Move inland towards the cottage rows, and you'll spot the telltale signs of traditional Highland construction everywhere. Look for the distinctive 'through stones' – long pieces of flagstone that run completely through a wall from inside to outside, acting as natural ties that prevent the structure from bulging outward under the roof's weight.

The gable ends tell their own stories too. Many of Dunbeath's older cottages feature crow-stepped gables – those distinctive stair-like edges that aren't just decorative flourishes but practical solutions for a climate where rain drives horizontally and snow piles deep. Each step sheds water away from the wall while providing a stable platform for maintenance work.

The Lost Art of Heather Thatch

While slate roofs dominate the village today, Dunbeath once bloomed with golden heather thatch. Until the early 20th century, most cottages wore thick caps of locally gathered heather, held down by ropes weighted with stones and refreshed each autumn after the harvest.

Only a handful of thatched buildings survive in the wider strath, but they're worth seeking out. The technique required intimate knowledge of the moorland – knowing which hillsides produced the longest, strongest heather stems, and exactly when to cut for maximum durability. A well-thatched roof could last fifteen years or more, providing superb insulation while creating that distinctive Highland cottage silhouette we see in old photographs.

Field Walls That Map History

Venture beyond the village centre and Dunbeath's architectural story continues in its field boundaries.

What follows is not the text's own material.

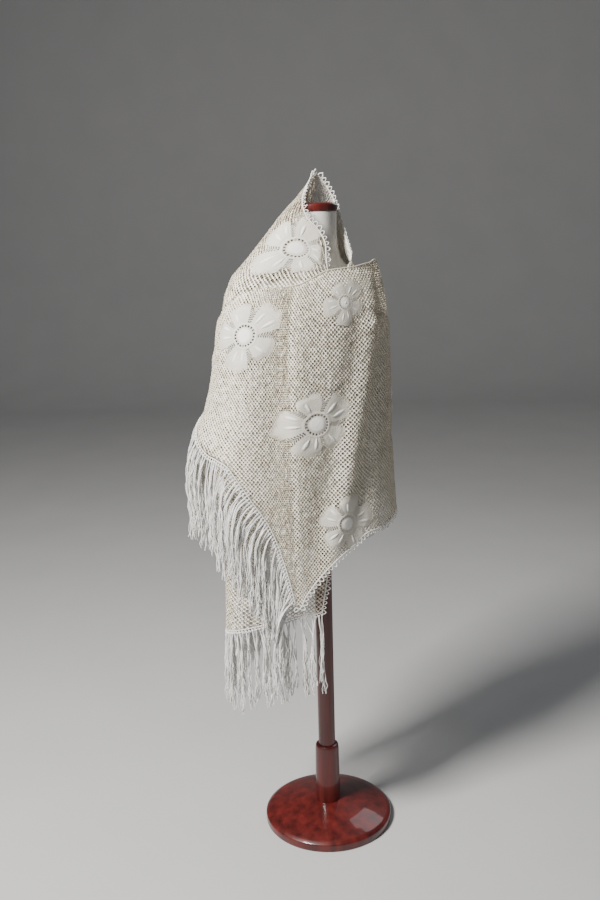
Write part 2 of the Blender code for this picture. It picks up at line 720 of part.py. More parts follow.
def add_fringes():
    """The fringe on the crossing's short end and on the hanging end."""
    edge = panel_edge(["crossing_end", "crossing_left"], -1, FRINGE_PITCH, -1)
    add_fringe("fringe_crossing", edge, CROSSING_FRINGE, CROSSING_FALL)
    edge = panel_edge(["hanging_end"], -1, FRINGE_PITCH, -1, (-128, 20))
    add_fringe("fringe_hanging", edge, HANGING_FRINGE, HANGING_FALL)


def turned(name, profile, sides, colour, roughness, coat):
    """A turned solid from a profile that runs from the bottom to the top."""
    points, faces = [], []
    for radius, height in profile[1:-1]:
        for side in range(sides):
            angle = 2 * math.pi * side / sides
            points.append((radius * math.cos(angle), radius * math.sin(angle), height))
    rings = len(profile) - 2
    for ring in range(rings - 1):
        for side in range(sides):
            nxt = (side + 1) % sides
            low, high = ring * sides, (ring + 1) * sides
            faces.append((low + side, low + nxt, high + nxt, high + side))
    if profile[0][1] == profile[1][1]:
        faces.append(tuple(reversed(range(sides))))
    if profile[-1][1] == profile[-2][1]:
        faces.append(tuple((rings - 1) * sides + side for side in range(sides)))
    else:
        top = len(points)
        points.append((0, 0, profile[-1][1]))
        last = (rings - 1) * sides
        for side in range(sides):
            faces.append((last + side, last + (side + 1) % sides, top))
    return add_solid(name, points, faces, colour, roughness, coat)


def add_stand():
    """Base, socket, pole and neck cap of dark red lacquered wood."""
    lacquer = ((0.16, 0.014, 0.012), 0.16, 0.8)
    base = (
        (0, 0), (BASE_RADIUS - 0.003, 0), (BASE_RADIUS, 0.003),
        (BASE_RADIUS, BASE_RIM - 0.008), (BASE_RADIUS - 0.003, BASE_RIM - 0.002),
        (BASE_RADIUS - 0.010, BASE_RIM + 0.002), (0.130, 0.030), (0.095, 0.038),
        (0.060, 0.045), (0.034, BASE_CROWN), (0, BASE_CROWN),
    )
    turned("base", base, 30, *lacquer)
    socket_foot = BASE_CROWN + SEAT_GAP
    socket = (
        (0, socket_foot), (SOCKET_RADIUS, socket_foot), (SOCKET_RADIUS - 0.0015, SOCKET_TOP - 0.012),
        (SOCKET_RADIUS - 0.004, SOCKET_TOP - 0.004), (POLE_RADIUS + 0.002, SOCKET_TOP), (0, SOCKET_TOP),
    )
    turned("pole_socket", socket, 24, *lacquer)
    pole_foot = SOCKET_TOP + SEAT_GAP
    pole_top = FORM_BOTTOM - SEAT_GAP
    pole = ((0, pole_foot), (POLE_RADIUS, pole_foot), (POLE_RADIUS, pole_top), (0, pole_top))
    turned("pole", pole, 18, *lacquer)
    cap = (
        (0, NECK_TOP), (CAP_RADIUS - 0.003, NECK_TOP), (CAP_RADIUS, NECK_TOP + 0.003),
        (CAP_RADIUS, NECK_TOP + CAP_THICK - 0.004), (CAP_RADIUS - 0.004, NECK_TOP + CAP_THICK),
        (0, NECK_TOP + CAP_THICK),
    )
    turned("neck_cap", cap, 28, *lacquer)


def add_form():
    """The padded torso with its neck, turned a little to the right."""
    table = np.array(FORM_SECTIONS)
    points = []
    for height in FORM_RINGS:
        half_width, front, back = smooth_curve(height, table[:, 0], table[:, 1:])
        for side in range(FORM_SIDES):
            angle = 2 * math.pi * side / FORM_SIDES
            across = half_width * math.sin(angle)
            ahead = math.cos(angle) * (front if math.cos(angle) > 0 else back)
            x = across * math.cos(FORM_TURN) + ahead * math.sin(FORM_TURN)
            y = across * math.sin(FORM_TURN) - ahead * math.cos(FORM_TURN)
            points.append((x, y, height))
    faces = [tuple(reversed(range(FORM_SIDES)))]
    for ring in range(len(FORM_RINGS) - 1):
        low, high = ring * FORM_SIDES, (ring + 1) * FORM_SIDES
        for side in range(FORM_SIDES):
            after = (side + 1) % FORM_SIDES
            faces.append((low + side, low + after, high + after, high + side))
    faces.append(tuple((len(FORM_RINGS) - 1) * FORM_SIDES + side for side in range(FORM_SIDES)))
    add_solid("form_torso", points, faces, (0.85, 0.84, 0.82), 0.45)


def clear_scene():
    for leftover in list(bpy.data.objects):
        bpy.data.objects.remove(leftover, do_unlink=True)


clear_scene()
add_stand()
add_form()
add_neck_fold()
add_inner_half()
add_back()
add_crossing()
add_edgings()
for flower in FLOWERS:
    add_flower(*flower)
add_fringes()
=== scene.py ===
"""Lace stole on a padded dress form and its turned stand: how the part looks.

Metres, +Z up, -Y the front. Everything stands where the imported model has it.
"""

import math

import bpy
import numpy as np
from mathutils import Matrix, Vector


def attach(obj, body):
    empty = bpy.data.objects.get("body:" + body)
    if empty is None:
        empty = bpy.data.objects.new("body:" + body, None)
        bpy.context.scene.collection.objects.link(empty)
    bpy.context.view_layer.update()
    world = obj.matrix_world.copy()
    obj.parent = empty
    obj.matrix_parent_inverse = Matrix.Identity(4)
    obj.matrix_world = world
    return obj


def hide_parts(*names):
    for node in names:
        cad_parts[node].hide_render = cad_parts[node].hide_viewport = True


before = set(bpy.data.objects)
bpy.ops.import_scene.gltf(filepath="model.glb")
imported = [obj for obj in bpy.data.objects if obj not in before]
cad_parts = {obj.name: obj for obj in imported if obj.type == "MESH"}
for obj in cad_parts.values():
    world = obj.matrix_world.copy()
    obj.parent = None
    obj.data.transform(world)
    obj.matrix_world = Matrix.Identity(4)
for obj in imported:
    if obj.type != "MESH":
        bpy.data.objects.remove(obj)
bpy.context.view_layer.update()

# ---- The view ----
# The form stands on a plain pale floor that curves up far behind it. The
# main light is a large soft one, high at the left front, as in the photograph.

SENSOR = 36.0
PICTURE_HEIGHT = 900
FOCAL_PIXELS = 991
EYE = (-0.0476, -2.27, 1.5127)
LOOK_DOWN = math.radians(13.5)
ROLL = math.radians(-1.6)


def show(name, data):
    """A new object in the scene."""
    thing = bpy.data.objects.new(name, data)
    bpy.context.scene.collection.objects.link(thing)
    return thing


camera_data = bpy.data.cameras.new("camera")
camera_data.sensor_fit = "VERTICAL"
camera_data.sensor_height = SENSOR
camera_data.lens = FOCAL_PIXELS / PICTURE_HEIGHT * SENSOR
camera = show("camera", camera_data)
camera.matrix_world = (
    Matrix.Translation(EYE)
    @ Matrix.Rotation(math.pi / 2 - LOOK_DOWN, 4, "X")
    @ Matrix.Rotation(ROLL, 4, "Z")
)
bpy.context.scene.camera = camera


def add_light(name, place, aim, size, watts, colour=(1.0, 1.0, 1.0)):
    """A square soft light that points at a place."""
    data = bpy.data.lights.new(name, "AREA")
    data.size, data.energy, data.color = size, watts, colour
    light = show(name, data)
    light.location = place
    turn = (Vector(aim) - Vector(place)).to_track_quat("-Z", "Y")
    light.rotation_euler = turn.to_euler()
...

The dry stone walls that pattern the strath aren't random lines on the landscape – they're a readable map of centuries of agricultural development, clearances, and changing land use.

The oldest walls, often called 'consumption dykes,' were built during the 18th and 19th centuries partly as a way to clear stones from fields but also to provide employment during difficult times. Local communities would work together on these projects, and if you know what to look for, you can still spot the different building styles of various work gangs in the varying stone sizes and laying patterns.

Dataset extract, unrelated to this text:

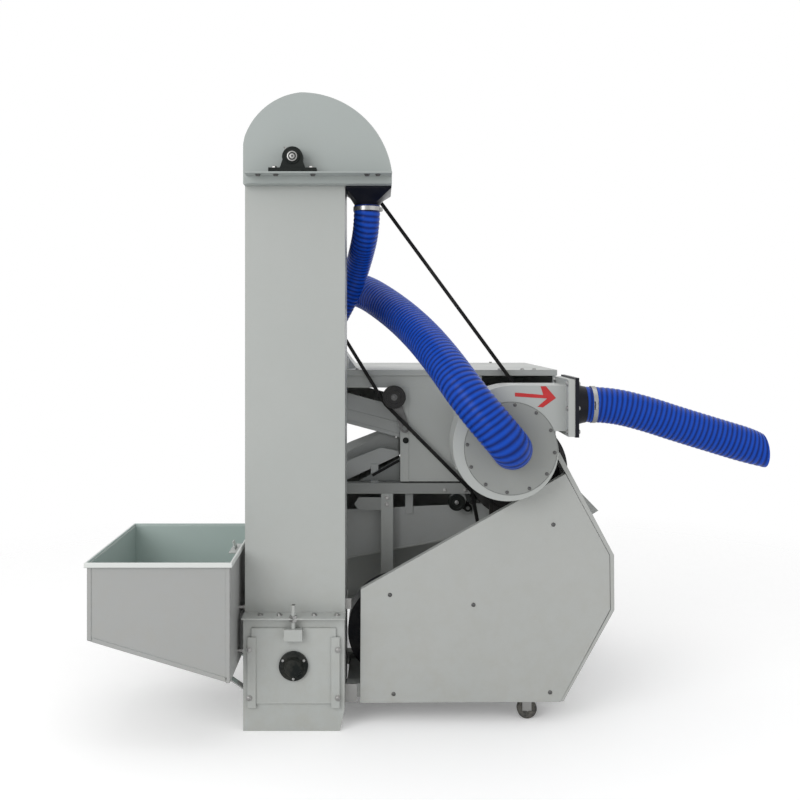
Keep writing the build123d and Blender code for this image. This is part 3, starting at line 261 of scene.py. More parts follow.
finishes = {
    "enamel": look((0.40, 0.415, 0.40), (0.365, 0.385, 0.37), coat=0.12),
    "cover_enamel": look((0.40, 0.41, 0.395), (0.37, 0.385, 0.37), coat=0.12, edge=0.003),
    # hopper: the lighter colour above the rim height is painted light on the rim's top, and the
    # lighter, greener inside is painted light falling into the bin
    "hopper_enamel": look((0.335, 0.34, 0.335), (0.315, 0.325, 0.315), coat=0.12, edge=0.003,
                          brightAbove=0.5175, brightColour=(0.62, 0.64, 0.62, 1),
                          insideOf=(-0.37, 0.0, 0.5), insideEdge=-0.166,
                          insideColour=(0.42, 0.5, 0.475, 1)),
    # head: a darker copy of the enamel, painted shade for how the light falls on the head
    "head_enamel": look((0.345, 0.375, 0.365), (0.33, 0.36, 0.35), coat=0.12),
    # deck enamel: lighter than the enamel of the same paint, painted light for the deck, chutes
    # and inner parts
    "deck_enamel": look((0.42, 0.435, 0.43), (0.36, 0.375, 0.37), patch=5.0, dust=0.5),
    # rails: a darker copy of the enamel, painted shade between the leg and the cover and inside
    # the frame
    "rail_enamel": look((0.27, 0.28, 0.272), (0.23, 0.24, 0.234), patch=4.0),
    # a dark copy of the enamel, painted shade for parts in the frame's shadow
    "shade_enamel": look((0.2, 0.212, 0.208), (0.16, 0.17, 0.166), patch=4.0, dust=0.4),
    # fan cover: a darker copy of the enamel, painted shade for the hose's shadow on it
    "fan_enamel": look((0.26, 0.27, 0.257), (0.235, 0.245, 0.235), coat=0.12),
    "black_enamel": look((0.004, 0.005, 0.01), (0.008, 0.009, 0.015), rough=(0.3, 0.45),
                         spec=0.15, dust=0.15, bareColour=(0.08, 0.08, 0.09, 1)),
    "bearing_iron": look((0.004, 0.006, 0.0055), (0.008, 0.012, 0.011), rough=(0.35, 0.55),
                         bump=0.6, spec=0.15, grain=(420.0, 420.0, 420.0), wear=0.6, dust=0.2,
                         bareColour=(0.09, 0.1, 0.095, 1)),
    "pulley_iron": look((0.015, 0.015, 0.016), (0.026, 0.025, 0.024), rough=(0.4, 0.6),
                        bump=0.5, metal=0.2, spec=0.3, wear=0.7,
                        bareColour=(0.2, 0.2, 0.19, 1)),
    "steel": look((0.36, 0.36, 0.355), (0.24, 0.235, 0.225), metal=1.0, rough=(0.26, 0.45),
                  bump=0.3, dust=0.15, grain=(80.0, 900.0, 900.0), wear=0.2),
    "dark_steel": look((0.12, 0.12, 0.12), (0.06, 0.06, 0.06), metal=0.8, rough=(0.3, 0.5),
                       bump=0.3, dust=0.2, patch=40.0, wear=0.5, edge=0.0008,
                       bareColour=(0.35, 0.35, 0.34, 1)),
    # blue hose: the darker base colour is painted shade in the grooves, and the lighter rib
    # colour is painted highlight on the crests
    "blue_hose": look((0.002, 0.018, 0.15), (0.002, 0.014, 0.12), patch=9.0,
                      rough=(0.3, 0.38), dust=0.0, ribColour=(0.0055, 0.064, 0.45, 1),
                      bump=0.08, wear=0.0, edge=0.0004, spec=0.14),
    "belt_rubber": look((0.006, 0.006, 0.0065), (0.014, 0.014, 0.014), rough=(0.6, 0.8),
                        bump=0.4, wear=0.25, spec=0.2, grain=(900.0, 900.0, 900.0),
                        bareColour=(0.05, 0.05, 0.05, 1)),
    "bucket_plastic": look((0.55, 0.54, 0.47), (0.45, 0.43, 0.36), rough=(0.4, 0.6), wear=0.0),
    "motor_enamel": look((0.03, 0.05, 0.1), (0.05, 0.07, 0.12), rough=(0.35, 0.5), bump=0.4,
                         coat=0.2),
    "wheel_rubber": look((0.02, 0.02, 0.021), (0.06, 0.06, 0.058), rough=(0.6, 0.75),
                         dust=0.8, bump=0.4),
    "arrow_red": look((0.5, 0.022, 0.024), (0.36, 0.02, 0.02), wear=0.3, rough=(0.45, 0.6),
                      patch=30.0),
}
materials = {name: finish(name, values) for name, values in finishes.items()}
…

Bridges, Steps, and Forgotten Infrastructure

Dunbeath's flagstone legacy extends to dozens of smaller structures that visitors often overlook. The village is dotted with stone bridges spanning the burn, each one carefully arched and fitted without cement. Many date back over a century but still carry modern traffic daily.

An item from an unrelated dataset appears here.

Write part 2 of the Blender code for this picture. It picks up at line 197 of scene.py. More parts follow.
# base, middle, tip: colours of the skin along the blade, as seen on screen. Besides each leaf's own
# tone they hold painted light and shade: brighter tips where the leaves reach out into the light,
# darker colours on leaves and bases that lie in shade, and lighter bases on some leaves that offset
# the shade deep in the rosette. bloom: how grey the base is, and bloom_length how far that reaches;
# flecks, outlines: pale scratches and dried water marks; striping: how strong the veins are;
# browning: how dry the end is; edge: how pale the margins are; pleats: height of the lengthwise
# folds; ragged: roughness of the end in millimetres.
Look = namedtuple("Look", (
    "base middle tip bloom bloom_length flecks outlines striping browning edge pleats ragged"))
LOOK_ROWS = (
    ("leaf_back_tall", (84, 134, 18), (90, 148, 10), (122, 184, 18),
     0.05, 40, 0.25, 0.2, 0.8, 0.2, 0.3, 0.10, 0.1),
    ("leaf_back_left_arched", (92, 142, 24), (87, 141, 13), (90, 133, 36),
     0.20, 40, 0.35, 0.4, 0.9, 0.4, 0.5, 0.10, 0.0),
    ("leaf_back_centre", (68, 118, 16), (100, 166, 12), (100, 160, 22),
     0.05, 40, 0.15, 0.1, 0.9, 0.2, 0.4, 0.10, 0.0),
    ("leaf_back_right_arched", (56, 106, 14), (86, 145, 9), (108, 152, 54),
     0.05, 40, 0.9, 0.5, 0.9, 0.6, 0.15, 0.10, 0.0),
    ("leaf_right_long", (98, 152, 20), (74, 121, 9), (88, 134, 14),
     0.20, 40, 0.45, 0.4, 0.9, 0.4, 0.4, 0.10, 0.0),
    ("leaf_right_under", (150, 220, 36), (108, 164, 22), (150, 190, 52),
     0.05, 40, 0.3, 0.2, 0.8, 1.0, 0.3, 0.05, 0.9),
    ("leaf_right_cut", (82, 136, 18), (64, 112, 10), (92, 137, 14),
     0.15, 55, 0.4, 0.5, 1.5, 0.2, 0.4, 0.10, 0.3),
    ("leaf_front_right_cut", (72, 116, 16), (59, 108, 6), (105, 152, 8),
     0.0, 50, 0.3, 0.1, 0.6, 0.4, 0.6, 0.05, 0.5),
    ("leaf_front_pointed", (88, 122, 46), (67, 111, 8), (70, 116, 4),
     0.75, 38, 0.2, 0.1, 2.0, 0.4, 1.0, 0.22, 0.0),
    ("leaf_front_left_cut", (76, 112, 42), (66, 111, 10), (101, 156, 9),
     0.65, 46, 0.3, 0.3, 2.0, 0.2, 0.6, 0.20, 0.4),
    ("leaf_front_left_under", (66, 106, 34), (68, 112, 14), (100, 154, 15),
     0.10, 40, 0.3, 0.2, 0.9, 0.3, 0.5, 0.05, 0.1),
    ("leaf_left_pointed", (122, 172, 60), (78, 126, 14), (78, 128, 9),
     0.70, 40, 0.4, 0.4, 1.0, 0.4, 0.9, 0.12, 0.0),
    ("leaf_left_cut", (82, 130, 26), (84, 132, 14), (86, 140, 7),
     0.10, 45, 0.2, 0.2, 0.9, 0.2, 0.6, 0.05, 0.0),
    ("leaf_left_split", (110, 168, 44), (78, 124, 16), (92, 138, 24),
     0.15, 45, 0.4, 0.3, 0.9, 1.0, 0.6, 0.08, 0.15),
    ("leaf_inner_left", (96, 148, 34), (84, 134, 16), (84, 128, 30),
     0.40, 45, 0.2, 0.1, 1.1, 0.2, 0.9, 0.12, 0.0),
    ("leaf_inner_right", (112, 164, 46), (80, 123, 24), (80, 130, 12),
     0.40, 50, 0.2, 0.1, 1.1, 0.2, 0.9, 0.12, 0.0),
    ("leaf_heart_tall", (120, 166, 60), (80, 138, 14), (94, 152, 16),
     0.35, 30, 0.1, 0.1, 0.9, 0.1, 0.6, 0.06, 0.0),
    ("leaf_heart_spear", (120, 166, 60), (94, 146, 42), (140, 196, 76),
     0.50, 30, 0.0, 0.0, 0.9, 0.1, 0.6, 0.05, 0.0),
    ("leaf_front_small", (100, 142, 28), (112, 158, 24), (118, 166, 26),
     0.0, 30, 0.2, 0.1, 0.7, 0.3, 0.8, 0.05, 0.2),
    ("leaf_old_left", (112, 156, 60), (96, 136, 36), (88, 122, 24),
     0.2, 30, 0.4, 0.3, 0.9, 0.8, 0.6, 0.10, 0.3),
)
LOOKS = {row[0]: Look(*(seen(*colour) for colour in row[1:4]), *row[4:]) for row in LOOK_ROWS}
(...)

Look out too for the traditional stone steps cut into steep banks – practical solutions that allowed people and livestock to navigate the village's undulating terrain safely. Some of these steps show wear patterns from generations of use, their edges rounded smooth by countless footsteps.

Conservation Challenges and Victories

Maintaining this architectural heritage presents unique challenges. Traditional lime mortars behave differently from modern cement, and finding craftspeople who understand flagstone's quirks isn't always easy. However, recent restoration projects around the village have shown how traditional techniques can be revived and adapted for contemporary needs.

The Dunbeath Heritage Centre has been documenting building techniques and maintaining records of significant structures, ensuring that future generations will understand not just what was built here, but how and why.

Your Architectural Walking Tour

To fully appreciate Dunbeath's built heritage, allow at least half a day for a proper wander. Start early morning when the light brings out the subtle colour variations in the stone, and don't forget to look up – many of the most interesting architectural details are at roof level, from carved date stones to ingenious chimney designs.

Bring a camera, but more importantly, bring curiosity. Every wall junction, every carefully placed stone, represents decisions made by people who understood their materials and environment intimately. In Dunbeath, architecture isn't just about shelter – it's about belonging to a place so completely that your buildings become part of the landscape itself.